I'll try this out on my Lawyering Skills appellate brief... looks like it would be useful!

Posted by: Andrew | Jan 24, 2008 8:43:01 PM

Fantastic!

I'm also looking forward to the "introduction to the law" section being populated.

Do you make your money via advertising?

Sincerely,
Corkie the Dog

Posted by: Corkie the Dog | Jan 25, 2008 10:50:48 AM

Yes -- the model is to be ad-supported and Web 2.0. Even 3.0 if we manage to deploy some things we are working on.

We are going to populate the upload documents with a bunch of stuff in the public domain but not that easy to access or search, then invite people to upload away.
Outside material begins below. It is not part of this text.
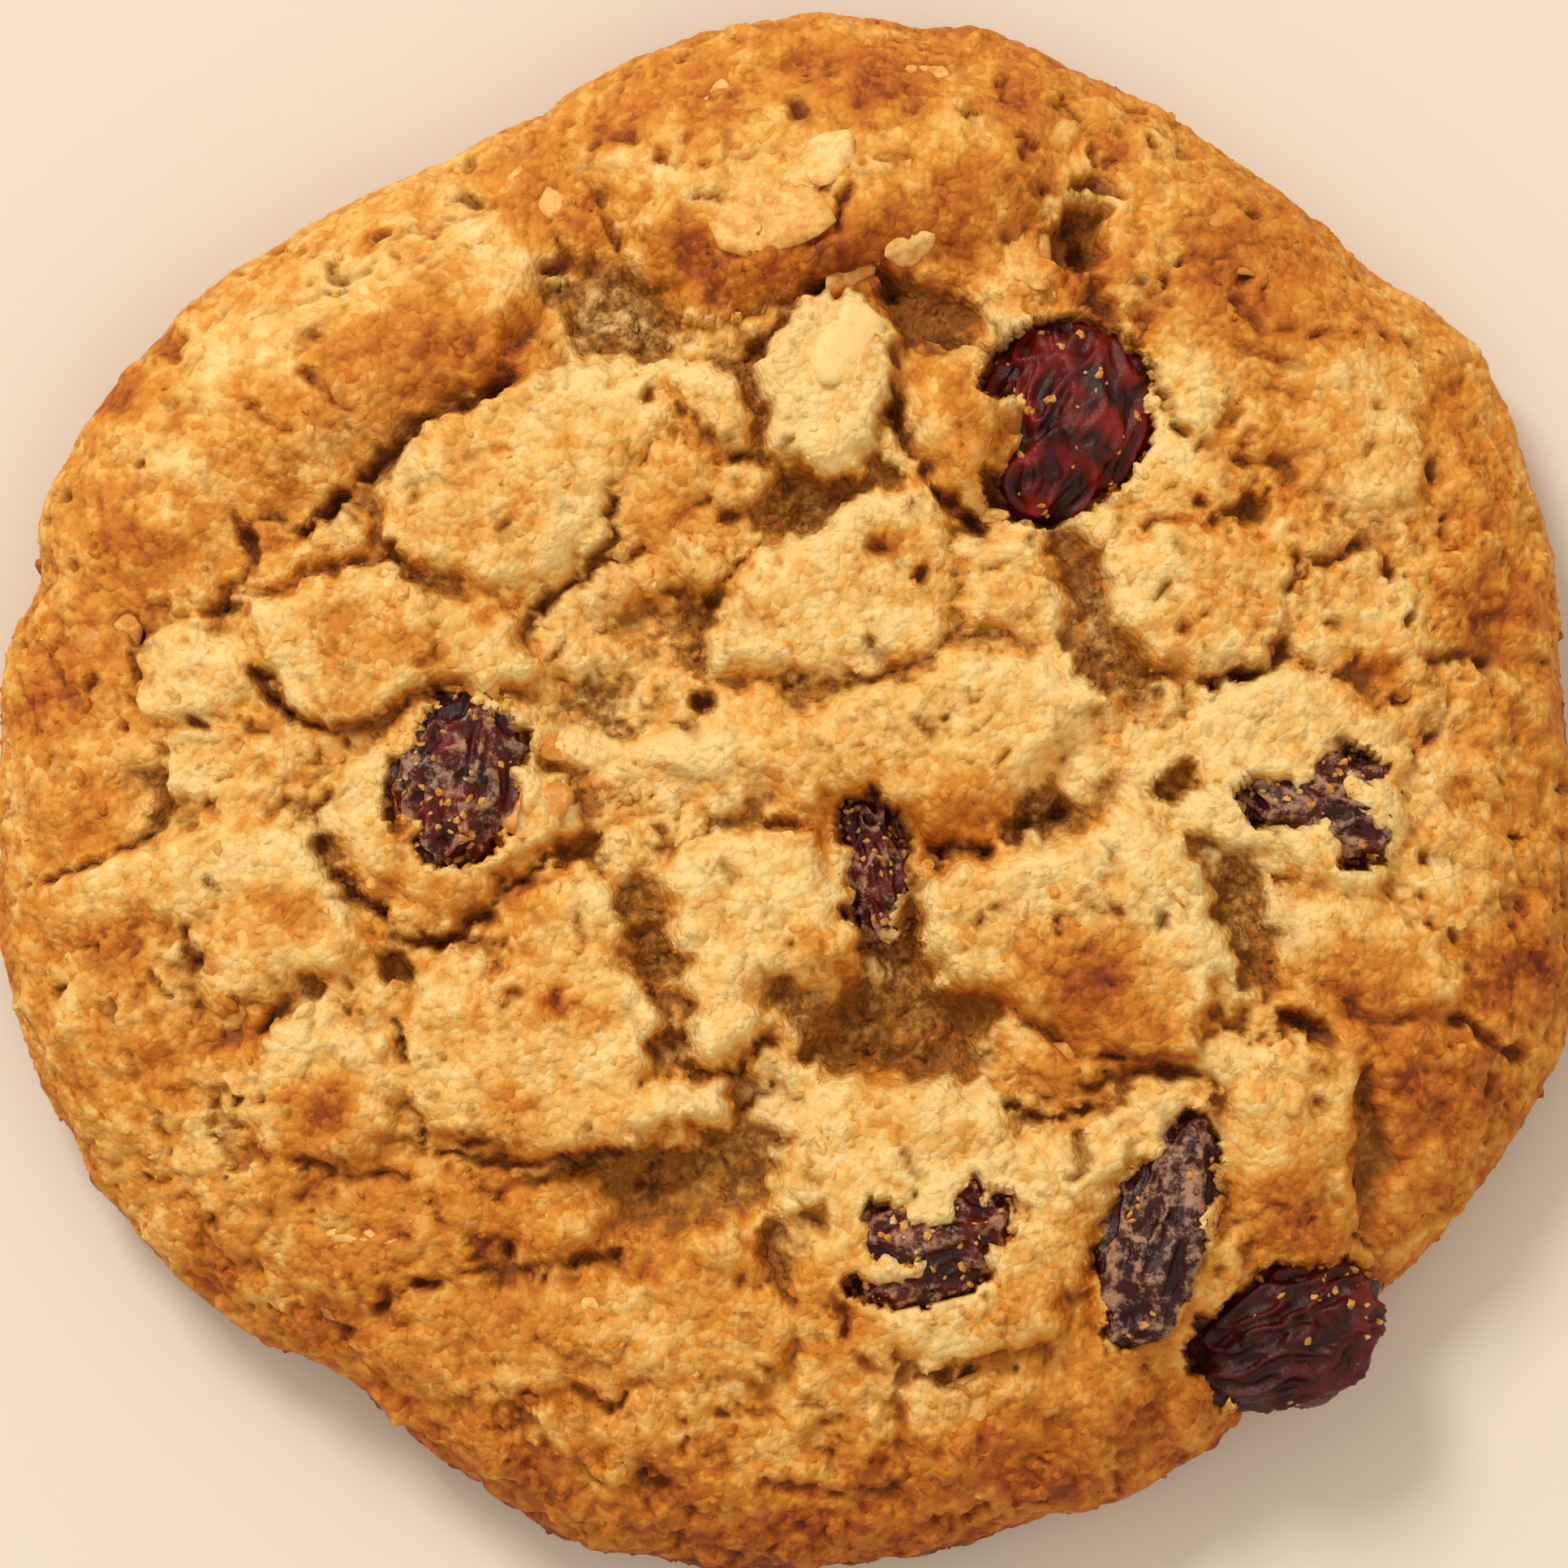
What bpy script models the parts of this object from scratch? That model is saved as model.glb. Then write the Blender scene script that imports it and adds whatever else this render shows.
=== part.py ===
"""An oatmeal raisin cookie, baked as one drop of chunky dough with seven raisins in it.

The dough is one solid: a flat base, a rounded edge that is widest a little above the base, and a
domed top broken into lumps. Each raisin is a wrinkled solid of its own, pressed into a pocket that
is cut for it. The origin is the middle of the base, +Z is up, and lengths are in metres.
"""

import math

import bmesh
import bpy
from mathutils import Vector

MM = 0.001

# The dough as it came off the tray
PLAIN_RADIUS = 38.6 * MM
WAIST_HEIGHT = 3.6 * MM
DOME_HEIGHT = 7.8 * MM
SHOULDER_POWER = 3.6
UNDERCUT = 0.045
SUBDIVISIONS = 5
TOP_END = math.radians(118.0)
SIDE_END = math.radians(140.0)

# Where the edge spread further or less far than the plain radius, in degrees and millimetres:
# bearing from +X, spread to either side, height
SWELLS = (
    (25.0, 14.0, 2.0),
    (116.0, 22.0, -3.1),
    (158.0, 16.0, 0.8),
    (198.0, 18.0, 1.4),
    (237.0, 12.0, -1.5),
    (264.0, 16.0, 0.7),
    (295.0, 10.0, 0.7),
    (340.0, 16.0, 2.3),
)

# Lumps of the top, in millimetres and degrees:
# middle x, middle y, half length, half width, turn, rise over the dome
LUMPS = (
    (-25.0, 20.5, 15.0, 7.0, 40.0, 2.2),
    (4.0, 30.0, 13.0, 7.0, 0.0, 2.4),
    (22.0, 24.5, 8.0, 6.0, -40.0, 1.6),
    (31.0, 12.0, 6.0, 9.0, 10.0, 1.2),
    (-30.0, 10.3, 4.2, 3.2, 0.0, 2.2),
    (-13.5, 14.8, 6.4, 5.0, 20.0, 2.0),
    (-20.8, 6.2, 7.0, 3.9, 8.0, 2.1),
    (-28.6, 4.6, 3.6, 3.6, 0.0, 1.6),
    (2.0, 19.6, 4.0, 4.9, 0.0, 2.6),
    (8.2, 16.8, 3.7, 4.0, 0.0, 2.2),
    (3.5, 9.5, 6.5, 4.4, 10.0, 1.9),
    (10.8, 9.4, 3.8, 3.6, 0.0, 1.8),
    (9.8, 2.4, 8.4, 4.2, 12.0, 2.7),
    (20.0, 8.4, 5.4, 4.2, 0.0, 2.0),
    (28.0, 8.0, 3.6, 3.6, 0.0, 1.6),
    (24.0, 1.5, 5.0, 4.6, -10.0, 1.5),
    (-28.5, -6.0, 8.0, 5.2, 22.0, 2.0),
    (-16.6, -1.2, 6.4, 6.6, 0.0, 2.3),
    (-12.8, -11.5, 6.2, 7.2, 0.0, 2.6),
    (-23.0, -14.5, 4.6, 5.4, 0.0, 1.7),
    (-0.6, -8.4, 4.6, 6.6, -14.0, 2.7),
    (14.5, -8.6, 7.6, 5.4, -12.0, 2.8),
    (5.5, -19.5, 9.0, 6.0, -8.0, 1.8),
    (18.2, -22.5, 4.4, 7.0, -14.0, 1.8),
    (28.0, -8.4, 5.0, 3.6, -8.0, 1.6),
    (25.6, -18.4, 4.4, 6.0, 10.0, 1.7),
    (12.0, -30.6, 8.5, 3.6, 8.0, 1.4),
    (-20.0, -23.0, 7.5, 3.6, 14.0, 1.4),
    (-7.0, -28.5, 9.0, 4.6, 6.0, 1.4),
    (-35.0, 0.5, 3.6, 8.0, 0.0, 1.0),
)
LUMP_FLATNESS = 2.6
LUMP_EDGE = 0.6

# Raisins, in millimetres and degrees: middle x, middle y, half length, half width, half height,
# turn about the vertical, and how far the top stands above the dough around it
RAISINS = (
    (13.7, 17.3, 5.5, 4.5, 3.1, 68.0, 1.3),
    (-16.0, -0.2, 4.7, 3.7, 2.8, 78.0, 0.6),
    (4.3, -4.6, 4.0, 2.3, 2.5, -78.0, 0.4),
    (26.4, -1.4, 4.6, 3.2, 2.5, -24.0, 0.5),
    (18.3, -22.6, 6.3, 2.9, 2.5, 73.0, 0.7),
    (7.0, -23.0, 4.9, 3.1, 2.4, 18.0, 0.5),
    (24.7, -27.3, 5.2, 3.9, 3.0, 22.0, 2.0),
)
RAISIN_SIDES = 16
RAISIN_BANDS = 11
WRINKLE_DEPTH = 0.09
WRINKLES_AROUND = 5
POCKET_GAP = 0.3 * MM

DOUGH_COLOUR = (0.55, 0.25, 0.06, 1.0)
RAISIN_COLOUR = (0.075, 0.012, 0.010, 1.0)


def clear_scene():
    for obj in list(bpy.data.objects):
        bpy.data.objects.remove(obj, do_unlink=True)


def new_collection(name, parent):
    collection = bpy.data.collections.new(name)
    parent.children.link(collection)
    return collection


def food_material(name, colour, roughness):
    """A Principled material for baked food, which is never metallic."""
    material = bpy.data.materials.new(name)
    material.use_nodes = True
    shader = material.node_tree.nodes["Principled BSDF"]
    shader.inputs["Base Color"].default_value = colour
    shader.inputs["Roughness"].default_value = roughness
    shader.inputs["Metallic"].default_value = 0.0
    return material


def edge_radius(bearing):
    """Radius of the cookie's edge at a bearing."""
    radius = PLAIN_RADIUS
    for middle, spread, height in SWELLS:
        away = (math.degrees(bearing) - middle + 180.0) % 360.0 - 180.0
        radius += height * MM * math.exp(-((away / spread) ** 2))
    return radius


def lump_rise(x, y):
    """How far the highest lump at this place stands above the dome."""
    rise = 0.0
    for middle_x, middle_y, half_length, half_width, turn, top in LUMPS:
        angle = math.radians(turn)
        dx = x / MM - middle_x
        dy = y / MM - middle_y
        along = (dx * math.cos(angle) + dy * math.sin(angle)) / half_length
        across = (dy * math.cos(angle) - dx * math.sin(angle)) / half_width
        inside = 1.0 - math.hypot(along, across) ** LUMP_FLATNESS
        if inside > 0.0:
            rise = max(rise, top * MM * inside**LUMP_EDGE)
    return rise


def top_height(x, y):
    """Height of the top surface over a point of the base."""
    share = min(1.0, math.hypot(x, y) / edge_radius(math.atan2(y, x)))
    dome = DOME_HEIGHT * math.sqrt(1.0 - share**SHOULDER_POWER)
    return WAIST_HEIGHT + dome + lump_rise(x, y) * (1.0 - share**6)


def on_dough(point):
    """Where a point of the unit sphere lies on the dough's skin."""
    bearing = math.atan2(point.y, point.x)
    radius = edge_radius(bearing)
    fall = math.acos(max(-1.0, min(1.0, point.z)))
    if fall < TOP_END:
        share = math.sin(fall / 2) / math.sin(TOP_END / 2)
        x = share * radius * math.cos(bearing)
        y = share * radius * math.sin(bearing)
        return Vector((x, y, top_height(x, y)))
    if fall < SIDE_END:
        angle = (fall - TOP_END) / (SIDE_END - TOP_END) * math.pi / 2
        share = 1.0 - UNDERCUT * (1.0 - math.cos(angle))
        height = WAIST_HEIGHT * (1.0 - math.sin(angle))
    else:
        share = (1.0 - UNDERCUT) * (math.pi - fall) / (math.pi - SIDE_END)
        height = 0.0
    return Vector((share * radius * math.cos(bearing), share * radius * math.sin(bearing), height))


def mesh_object(name, form, material, collection):
    mesh = bpy.data.meshes.new(name)
    form.to_mesh(mesh)
    form.free()
    mesh.materials.append(material)
    mesh.shade_smooth()
    obj = bpy.data.objects.new(name, mesh)
    collection.objects.link(obj)
    return obj


def make_dough(material, collection):
    """The baked dough: a sphere pressed to the cookie's outline, dome, lumps and flat base."""
    form = bmesh.new()
    bmesh.ops.create_icosphere(form, subdivisions=SUBDIVISIONS, radius=1.0)
    for vertex in form.verts:
        vertex.co = on_dough(vertex.co)
    return mesh_object("cookie_dough", form, material, collection)


def make_raisin(name, number, grown, material, collection):
    """One raisin, long axis along its own X, with furrows that run from end to end."""
    x, y, half_length, half_width, half_height, turn, proud = RAISINS[number]
    form = bmesh.new()
    bmesh.ops.create_uvsphere(form, u_segments=RAISIN_SIDES, v_segments=RAISIN_BANDS, radius=1.0)
    for vertex in form.verts:
        around = math.atan2(vertex.co.y, vertex.co.x)
        swell = math.hypot(vertex.co.x, vertex.co.y)
        furrow = math.cos(WRINKLES_AROUND * around + 1.7 * number + 2.0 * vertex.co.z)
        width = 1.0 + WRINKLE_DEPTH * furrow * swell
        vertex.co = Vector((
            vertex.co.z * (half_length * MM + grown),
            vertex.co.x * width * (half_width * MM + grown),
            vertex.co.y * width * (half_height * MM + grown),
        ))
    raisin = mesh_object(name, form, material, collection)
    surface = top_height(x * MM, y * MM)
    raisin.location = (x * MM, y * MM, surface + (proud - half_height) * MM)
    raisin.rotation_euler = (0.0, 0.0, math.radians(turn))
    return raisin


def cut_pockets(dough, pockets):
    """Takes the raisins' pockets out of the dough, each a little wider than its raisin."""
    cut = dough.modifiers.new("Raisin pockets", "BOOLEAN")
    cut.operation = "DIFFERENCE"
    cut.operand_type = "COLLECTION"
    cut.collection = pockets
    cut.solver = "EXACT"


def main():
    clear_scene()
    root = bpy.context.scene.collection
    cookie = new_collection("Oatmeal raisin cookie", root)
    pockets = new_collection("Pocket cutters", root)
    dough_finish = food_material("Baked dough", DOUGH_COLOUR, 0.75)
    raisin_finish = food_material("Raisin skin", RAISIN_COLOUR, 0.35)

    dough = make_dough(dough_finish, cookie)
    for number in range(len(RAISINS)):
        make_raisin(f"raisin_{number + 1}", number, 0.0, raisin_finish, cookie)
        cutter = make_raisin(f"pocket_{number + 1}", number, POCKET_GAP, raisin_finish, pockets)
        cutter.hide_render = True
        cutter.display_type = "WIRE"
    cut_pockets(dough, pockets)


main()
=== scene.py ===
"""An oatmeal raisin cookie lying on a pale table: baked dough, raisins, crumbs and rolled oats."""

import itertools
import math

import bpy
import numpy as np
from mathutils import Matrix, Vector


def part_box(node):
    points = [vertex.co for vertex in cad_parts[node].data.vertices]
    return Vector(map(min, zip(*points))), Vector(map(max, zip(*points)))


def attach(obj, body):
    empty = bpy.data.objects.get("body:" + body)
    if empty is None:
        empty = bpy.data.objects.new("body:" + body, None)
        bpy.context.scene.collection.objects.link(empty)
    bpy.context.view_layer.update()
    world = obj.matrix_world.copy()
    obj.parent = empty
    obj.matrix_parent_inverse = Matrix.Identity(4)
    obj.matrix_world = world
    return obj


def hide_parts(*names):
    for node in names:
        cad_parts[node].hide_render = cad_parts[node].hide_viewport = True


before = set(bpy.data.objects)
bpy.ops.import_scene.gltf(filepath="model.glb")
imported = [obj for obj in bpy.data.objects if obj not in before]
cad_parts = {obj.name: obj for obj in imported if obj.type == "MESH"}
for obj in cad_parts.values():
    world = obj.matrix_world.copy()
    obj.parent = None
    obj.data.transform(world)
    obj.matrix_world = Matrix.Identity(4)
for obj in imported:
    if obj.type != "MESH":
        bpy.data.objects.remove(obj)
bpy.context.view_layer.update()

# ---------------------------------------------------------------------------------------------
# The dough's skin. A drop of oat dough that spread on a flat tray: flat below, rounded at the
# edge and domed on top. It is one closed skin of rings, close together on top and wider apart
# underneath. All its sizes are in millimetres.

MM = 0.001
PLAIN_RADIUS = 38.6
# Where the edge spread further or less far: bearing in degrees, spread to either side, height
SWELLS = ((25, 14, 2.0), (116, 22, -3.1), (158, 16, 0.8), (198, 18, 1.4),
          (237, 12, -1.5), (264, 16, 0.7), (295, 10, 0.7), (340, 16, 2.3))
WAIST_HEIGHT = 3.6
DOME_HEIGHT = 7.8
SHOULDER_POWER = 3.6
BASE_SHARE = 0.955  # radius of the flat base, as a share of the waist's
TOP_STEP = 0.264  # spacing of the skin's points on top
BASE_STEP = 1.1  # and underneath


def edge_radius(bearing):
    """Radius of the edge at bearings in radians."""
    radius = np.full(np.shape(bearing), PLAIN_RADIUS)
    for middle, spread, height in SWELLS:
        away = (np.degrees(bearing) - middle + 180.0) % 360.0 - 180.0
        radius = radius + height * np.exp(-((away / spread) ** 2))
    return radius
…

Intro to law will be a lot of stuff for people just looking to find out the basics about areas of law of interest to the general public

Posted by: Tom Smith | Jan 25, 2008 3:19:54 PM

If it has easily browsable versions of FRCP / FRAP / USC / etc, I'll use it constantly. Both Lexis and Westlaw make it far too time consuming to just find the text of a simple rule / statute - I usually end up Googling and reading it off the Cornell website or something similar.

Posted by: Andrew | Jan 25, 2008 3:39:09 PM

Professor --

Here's one thing you should fix -- searches involving hyphenated terms are, in essence, not allowed. For example, I tried a search for "courts-martial jurisdiction over civilians." The PreCYdent search reads this the same as a search for "courts -martial" -- and excludes any opinions with the word "martial" therein. The space is the key -- without it, the search engine should search for the term as it is written, hyphenated. Without the space, the search should exclude the term following the "negative" sign. This is how Google works (contrast a search between courts-martial and courts -martial).